Originally Posted by coppercutlass
I am one cheap sob lol. For me that's what keeps this fun for me. I like to work and I love to learn and I like tinkering with stuff and I can never leave stuff alone. Dave I have to thank you and J a lot. You guys have given me lots of advice and food for thought on many subjects. This is what sepreates this build from anything else I have really done.




On another note dave do you think the rpm has enough material since they are designed to be port matched to the eddy heads. After watching the episode of that 380 hp 350 on hp tv. It showed how the rpm out performed the victor. Would finding an rpm be possibly a better choice. I bout an rpm for 120 4 years back im sure I can score one cheap if I look. I don't know what it would cost to do that work to the holley intake.

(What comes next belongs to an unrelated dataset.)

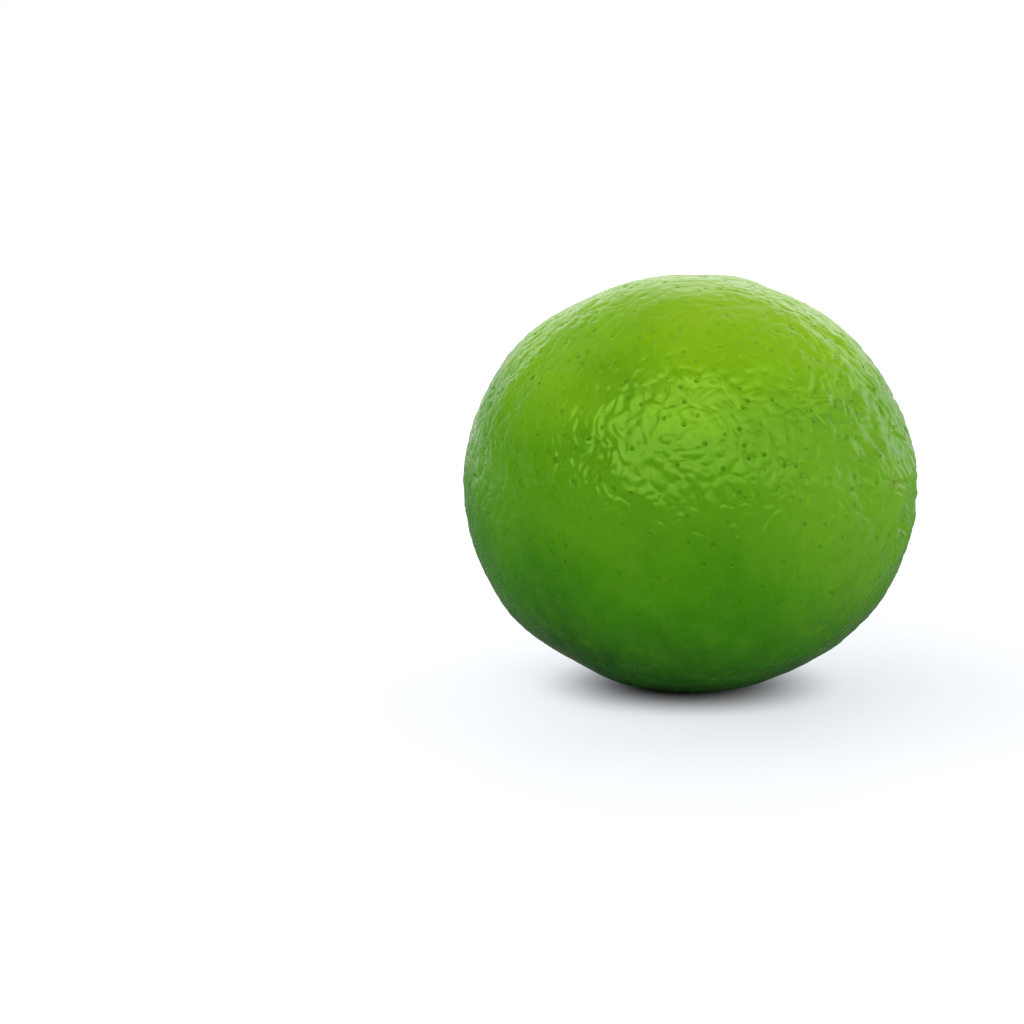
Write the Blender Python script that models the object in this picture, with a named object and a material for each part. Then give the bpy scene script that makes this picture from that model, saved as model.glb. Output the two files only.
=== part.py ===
"""A whole lime lying on its side, with the woody button where its stalk was cut.

The long axis runs close to X. The blossom end is at +X and the stem end at -X. Z points up,
and the small flat spot that the fruit rests on is at Z = 0. All lengths are in metres.
"""

import math

import bmesh
import bpy
import numpy as np

# The fruit as a plain long body
HALF_LENGTH = 0.0302
HALF_WIDTH = 0.0270
STEM_FULLNESS = 0.012
CENTRE_HEIGHT = 0.02625
AXIS_RISE = math.radians(3.5)

# The flat spot: skin below this plane is pressed up to it, with a soft edge
PRESS_SOFTNESS = 0.00015

# Broad swells and flats of the rind: bearing from +X towards +Y, height above the level,
# reach, all in degrees, and rise in metres
SWELLS = (
    (38.0, 17.0, 13.0, -0.00050),
    (43.0, 45.0, 11.0, 0.00025),
    (60.0, 71.0, 8.0, 0.00045),
    (-161.0, 64.0, 9.0, -0.00030),
    (-152.0, 44.0, 11.0, 0.00025),
    (-139.0, -33.0, 12.0, 0.00030),
    (-134.0, -53.0, 11.0, -0.00035),
    (29.0, -36.0, 12.0, 0.00030),
    (17.0, -66.0, 8.0, -0.00030),
    (-60.0, 25.0, 22.0, 0.00012),
    (105.0, 10.0, 20.0, 0.00022),
    (150.0, -20.0, 24.0, -0.00020),
)

# Blossom end: a low nipple in a ring furrow, with wrinkles running to it
BLOSSOM_BEARING = math.radians(1.7)
BLOSSOM_RISE = math.radians(2.3)
NIPPLE_HEIGHT = 0.00115
NIPPLE_REACH = 0.0036
RING_RADIUS = 0.0054
RING_WIDTH = 0.0013
RING_DEPTH = 0.00022
SCAR_RADIUS = 0.0011
SCAR_DEPTH = 0.00035
WRINKLE_DEPTH = 0.00017
WRINKLE_COUNTS = (5, 8, 13)
WRINKLE_MIDDLE = 0.0062
WRINKLE_REACH = 0.0036

# Stem end: a shallow hollow for the button, with short furrows running out of it
HOLLOW_DEPTH = 0.0012
HOLLOW_REACH = 0.0052
FURROW_COUNT = 9
FURROW_DEPTH = 0.00026
FURROW_MIDDLE = 0.0058
FURROW_REACH = 0.0024

# Soft unevenness of the whole skin, as a sum of plain waves in seeded directions
RIPPLE_SEED = 11
RIPPLE_WAVES = 70
RIPPLE_SHORTEST = 0.0038
RIPPLE_LONGEST = 0.0080
RIPPLE_HEIGHT = 0.000085
SMOOTH_SEAT = 0.0030
ROUGH_SKIN = 0.0060

# The skin mesh: squares along each edge of a cube that is blown up to the fruit
SQUARES_ALONG_EDGE = 30
POLE_PULL = 0.10

# The button: the five-lobed remnant of the flower cup with the cut stub of the stalk on it
GAP = 0.0003
BUTTON_RADIUS = 0.0026
LOBE_COUNT = 5
LOBE_DEPTH = 0.11
BUTTON_SIDES = 40
SEAT_RINGS = (0.25, 0.5, 0.75, 0.93)
# Share of the button's radius and height above its seat, from the rim up to the middle of the cut
BUTTON_PROFILE = (
    (1.00, 0.00010),
    (1.00, 0.00034),
    (0.93, 0.00056),
    (0.76, 0.00072),
    (0.58, 0.00080),
    (0.47, 0.00096),
    (0.42, 0.00125),
    (0.40, 0.00168),
    (0.35, 0.00182),
    (0.20, 0.00172),
)
CUT_FACE_HEIGHT = 0.00166

RIND_COLOUR = (0.104, 0.318, 0.010, 1.0)
BUTTON_COLOUR = (0.230, 0.150, 0.060, 1.0)


def clear_scene():
    """Removes every object that the scene starts with."""
    for existing in list(bpy.data.objects):
        bpy.data.objects.remove(existing, do_unlink=True)


def make_material(name, colour, roughness):
    """A plain non-metal finish."""
    material = bpy.data.materials.new(name)
    material.use_nodes = True
    shader = material.node_tree.nodes["Principled BSDF"]
    shader.inputs["Base Color"].default_value = colour
    shader.inputs["Roughness"].default_value = roughness
    shader.inputs["Metallic"].default_value = 0.0
    material.diffuse_color = colour
    return material


def direction(bearing, rise):
    """Unit vector at a bearing from +X towards +Y and a rise above the level, in radians."""
    level = math.cos(rise)
    return np.array([level * math.cos(bearing), level * math.sin(bearing), math.sin(rise)])


def away_and_turn(directions, axis):
    """Distance along the skin from the end that axis points at, and the angle around it."""
    side = np.cross(axis, [0.0, 0.0, 1.0])
    side /= np.linalg.norm(side)
    above = np.cross(side, axis)
    away = HALF_WIDTH * np.arccos(np.clip(directions @ axis, -1.0, 1.0))
    turn = np.arctan2(directions @ above, directions @ side)
    return away, turn


def bell(distance, reach):
    """One at distance zero, falling smoothly to nothing a little past the reach."""
    return np.exp(-((distance / reach) ** 2))


def plain_body(directions):
    """Distance from the centre to the plain long body, a little fuller in its stem half."""
    along = directions[:, 0]
    across_squared = 1.0 - along**2
    plain = 1.0 / np.sqrt((along / HALF_LENGTH) ** 2 + across_squared / HALF_WIDTH**2)
    return plain * (1.0 - STEM_FULLNESS * along * across_squared)


def swell_relief(directions):
    """The broad swells and flats that keep the outline from being a plain oval."""
    relief = np.zeros(len(directions))
    for bearing, height, reach, rise in SWELLS:
        middle = direction(math.radians(bearing), math.radians(height))
        apart = np.degrees(np.arccos(np.clip(directions @ middle, -1.0, 1.0)))
        relief += rise * bell(apart, reach)
    return relief


def blossom_relief(directions):
    """The nipple with its style scar, the ring furrow and the wrinkles that run to it."""
    away, turn = away_and_turn(directions, direction(BLOSSOM_BEARING, BLOSSOM_RISE))
    nipple = NIPPLE_HEIGHT * bell(away, NIPPLE_REACH)
    scar = SCAR_DEPTH * bell(away, SCAR_RADIUS)
    ring = RING_DEPTH * bell(away - RING_RADIUS, RING_WIDTH) * (1.0 + 0.5 * np.sin(turn + 0.7))
    waves = sum(np.sin(count * turn + count) for count in WRINKLE_COUNTS)
    wrinkles = WRINKLE_DEPTH * waves / 2.0 * bell(away - WRINKLE_MIDDLE, WRINKLE_REACH)
    return nipple - scar - ring + wrinkles


def stem_relief(directions):
    """The hollow that the button sits in and the furrows around it."""
    away, turn = away_and_turn(directions, direction(math.pi, 0.0))
    hollow = HOLLOW_DEPTH * bell(away, HOLLOW_REACH)
    crease = (0.5 + 0.5 * np.sin(FURROW_COUNT * turn + 0.8 * np.sin(2.0 * turn))) ** 2
    furrows = FURROW_DEPTH * crease * bell(away - FURROW_MIDDLE, FURROW_REACH)
    return -hollow - furrows


def ripple_relief(directions):
    """Soft unevenness of the skin, fading out under the button so that its seat is smooth."""
    random = np.random.default_rng(RIPPLE_SEED)
    headings = random.normal(size=(RIPPLE_WAVES, 3))
    headings /= np.linalg.norm(headings, axis=1)[:, None]
    lengths = random.uniform(RIPPLE_SHORTEST, RIPPLE_LONGEST, RIPPLE_WAVES)
    starts = random.uniform(0.0, 2.0 * math.pi, RIPPLE_WAVES)
    points = directions * plain_body(directions)[:, None]
    phases = points @ (headings * (2.0 * math.pi / lengths)[:, None]).T + starts
    relief = np.sin(phases).sum(axis=1) * math.sqrt(2.0 / RIPPLE_WAVES)
    away, _ = away_and_turn(directions, direction(math.pi, 0.0))
    fade = np.clip((away - SMOOTH_SEAT) / (ROUGH_SKIN - SMOOTH_SEAT), 0.0, 1.0)
    return RIPPLE_HEIGHT * relief * fade * fade * (3.0 - 2.0 * fade)


def skin_radius(directions):
    """Distance from the fruit's centre to its skin along each direction."""
    relief = swell_relief(directions) + blossom_relief(directions)
    relief += stem_relief(directions) + ripple_relief(directions)
    return plain_body(directions) + relief


def laid_down(points):
    """Points of the upright fruit turned to its resting tilt and lifted to its resting height."""
    level, lift = math.cos(AXIS_RISE), math.sin(AXIS_RISE)
    x = points[:, 0] * level - points[:, 2] * lift
    z = points[:, 0] * lift + points[:, 2] * level + CENTRE_HEIGHT
    return np.column_stack([x, points[:, 1], z])


def pressed_flat(points):
    """The same points with those below the resting plane pressed up to it."""
    height = points[:, 2]
    soft = (height + PRESS_SOFTNESS) ** 2 / (4.0 * PRESS_SOFTNESS)
    soft = np.where(height < -PRESS_SOFTNESS, 0.0, soft)
    rested = np.where(height > PRESS_SOFTNESS, height, soft)
    return np.column_stack([points[:, :2], rested])


def cube_directions(squares):
    """A cube's faces cut into squares, as a bmesh and the unit directions of its vertices."""
    mesh = bmesh.new()
    bmesh.ops.create_cube(mesh, size=2.0)
    bmesh.ops.subdivide_edges(mesh, edges=mesh.edges[:], cuts=squares - 1, use_grid_fill=True)
    corners = np.array([vertex.co for vertex in mesh.verts])
    # Equal angles instead of equal lengths keep the squares alike once they lie on the fruit
    spread = np.tan(corners * (math.pi / 4.0))
    directions = spread / np.linalg.norm(spread, axis=1)[:, None]
    polar = np.arccos(np.clip(directions[:, 0], -1.0, 1.0))
    pulled = polar - POLE_PULL * np.sin(2.0 * polar)
    across = np.hypot(directions[:, 1], directions[:, 2])
    scale = np.sin(pulled) / np.maximum(across, 1e-12)
    directions = np.column_stack([np.cos(pulled), directions[:, 1] * scale, directions[:, 2] * scale])
    return mesh, directions


def finish_object(name, mesh, material):
    """Turns a bmesh into a smooth-shaded object of the scene."""
    bmesh.ops.recalc_face_normals(mesh, faces=mesh.faces[:])
    data = bpy.data.meshes.new(name)
    mesh.to_mesh(data)
    mesh.free()
    data.materials.append(material)
    data.shade_smooth()
    data.set_sharp_from_angle(angle=math.radians(50.0))
    obj = bpy.data.objects.new(name, data)
    bpy.context.scene.collection.objects.link(obj)
    return obj


def build_fruit():
    """The fruit, grown in one piece: rind, pith and flesh are one solid."""
    mesh, directions = cube_directions(SQUARES_ALONG_EDGE)
    skin = pressed_flat(laid_down(directions * skin_radius(directions)[:, None]))
    for vertex, place in zip(mesh.verts, skin):
        vertex.co = place
    material = make_material("rind", RIND_COLOUR, 0.38)
    return finish_object("lime_fruit", mesh, material)


def button_ring(share, height):
    """Places around the button at a share of its lobed radius and a height above its seat."""
    turn = np.arange(BUTTON_SIDES) * (2.0 * math.pi / BUTTON_SIDES)
    lobed = 1.0 + LOBE_DEPTH * share**2 * np.cos(LOBE_COUNT * turn)
    away = share * BUTTON_RADIUS * lobed / HALF_WIDTH
    directions = np.column_stack(
        [-np.cos(away), np.sin(away) * np.cos(turn), np.sin(away) * np.sin(turn)]
    )
    distance = plain_body(directions) + stem_relief(directions) + GAP + height
    return laid_down(directions * distance[:, None])


def build_button():
    """The woody button on the stem end, clear of the skin all round by the gap."""
    rings = [button_ring(share, 0.0) for share in SEAT_RINGS]
    rings += [button_ring(share, height) for share, height in BUTTON_PROFILE]
    mesh = bmesh.new()
    under = mesh.verts.new(button_ring(0.0, 0.0)[0])
    loops = [[mesh.verts.new(place) for place in ring] for ring in rings]
    top = mesh.verts.new(button_ring(0.0, CUT_FACE_HEIGHT)[0])
    for side in range(BUTTON_SIDES):
        after = (side + 1) % BUTTON_SIDES
        mesh.faces.new((under, loops[0][side], loops[0][after]))
        mesh.faces.new((top, loops[-1][side], loops[-1][after]))
        for inner, outer in zip(loops, loops[1:]):
            mesh.faces.new((inner[side], outer[side], outer[after], inner[after]))
    material = make_material("stem_button", BUTTON_COLOUR, 0.75)
    return finish_object("stem_button", mesh, material)


clear_scene()
build_fruit()
build_button()
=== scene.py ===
"""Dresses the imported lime: a fine skin with its glands and wrinkles, the stalk button, and a pale studio."""

import math

import bmesh
import bpy
import numpy as np
from mathutils import Matrix, Vector
from mathutils.kdtree import KDTree


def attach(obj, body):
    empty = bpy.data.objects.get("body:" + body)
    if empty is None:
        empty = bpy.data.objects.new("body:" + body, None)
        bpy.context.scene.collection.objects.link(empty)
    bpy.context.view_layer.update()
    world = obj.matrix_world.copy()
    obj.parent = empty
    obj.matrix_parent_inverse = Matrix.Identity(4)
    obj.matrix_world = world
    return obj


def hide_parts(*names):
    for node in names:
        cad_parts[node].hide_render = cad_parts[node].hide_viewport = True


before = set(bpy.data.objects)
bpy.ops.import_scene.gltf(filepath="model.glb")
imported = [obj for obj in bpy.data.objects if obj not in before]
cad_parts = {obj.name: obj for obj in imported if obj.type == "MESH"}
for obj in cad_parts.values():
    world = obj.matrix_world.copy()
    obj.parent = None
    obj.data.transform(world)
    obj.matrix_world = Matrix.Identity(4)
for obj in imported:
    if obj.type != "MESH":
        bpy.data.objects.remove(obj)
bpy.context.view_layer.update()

MM = 0.001

# Lengths are in metres where no other unit is named

# The fruit as a plain long body, as the solid has it
HALF_LENGTH = 0.0302
HALF_WIDTH = 0.0270
STEM_FULLNESS = 0.012
CENTRE_HEIGHT = 0.02625
AXIS_RISE = math.radians(3.5)
PRESS_SOFTNESS = 0.00015

# Broad swells and flats: bearing from +X towards +Y, height and reach in degrees, and rise
SWELLS = (
    (38.0, 17.0, 13.0, -0.00050),
    (43.0, 45.0, 11.0, 0.00025),
    (60.0, 71.0, 8.0, 0.00045),
    (-161.0, 64.0, 9.0, -0.00030),
    (-152.0, 44.0, 11.0, 0.00025),
    (-139.0, -33.0, 12.0, 0.00030),
    (-134.0, -53.0, 11.0, -0.00035),
    (29.0, -36.0, 12.0, 0.00030),
    (17.0, -66.0, 8.0, -0.00030),
    (-60.0, 25.0, 22.0, 0.00012),
    (105.0, 10.0, 20.0, 0.00022),
    (150.0, -20.0, 24.0, -0.00020),
)

# Blossom end
BLOSSOM_BEARING = math.radians(1.7)
BLOSSOM_RISE = math.radians(2.3)
NIPPLE_HEIGHT = 0.00115
NIPPLE_REACH = 0.0036
RING_RADIUS = 0.0054
RING_WIDTH = 0.0013
RING_DEPTH = 0.00022
RING_UNEVENNESS = 0.5
RING_START = 0.7
SCAR_RADIUS = 0.0011
SCAR_DEPTH = 0.00035
WRINKLE_DEPTH = 0.00017
WRINKLE_COUNTS = (5, 8, 13)
WRINKLE_MIDDLE = 0.0062
WRINKLE_REACH = 0.0036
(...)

The RPM and Victor are the only two intakes for a small block Olds that do have enough material on the upper portion of the port for aftermarket head match porting. I think the RPM Performer is a good choice, being a dual plain, for lower RPM usage. The Holley Strip Dominator is a single Plain manifold that would be easier to port and really shines in drag racing application when using SB heads. You would have to add material to the top of the runners to use them with the BB or aftermarket heads. The Holley will be fine for the heads I am porting for your engine. I'm only raising the port .100"
As far as what it would cost to modify the Holley, my guess would be $100 plus porting.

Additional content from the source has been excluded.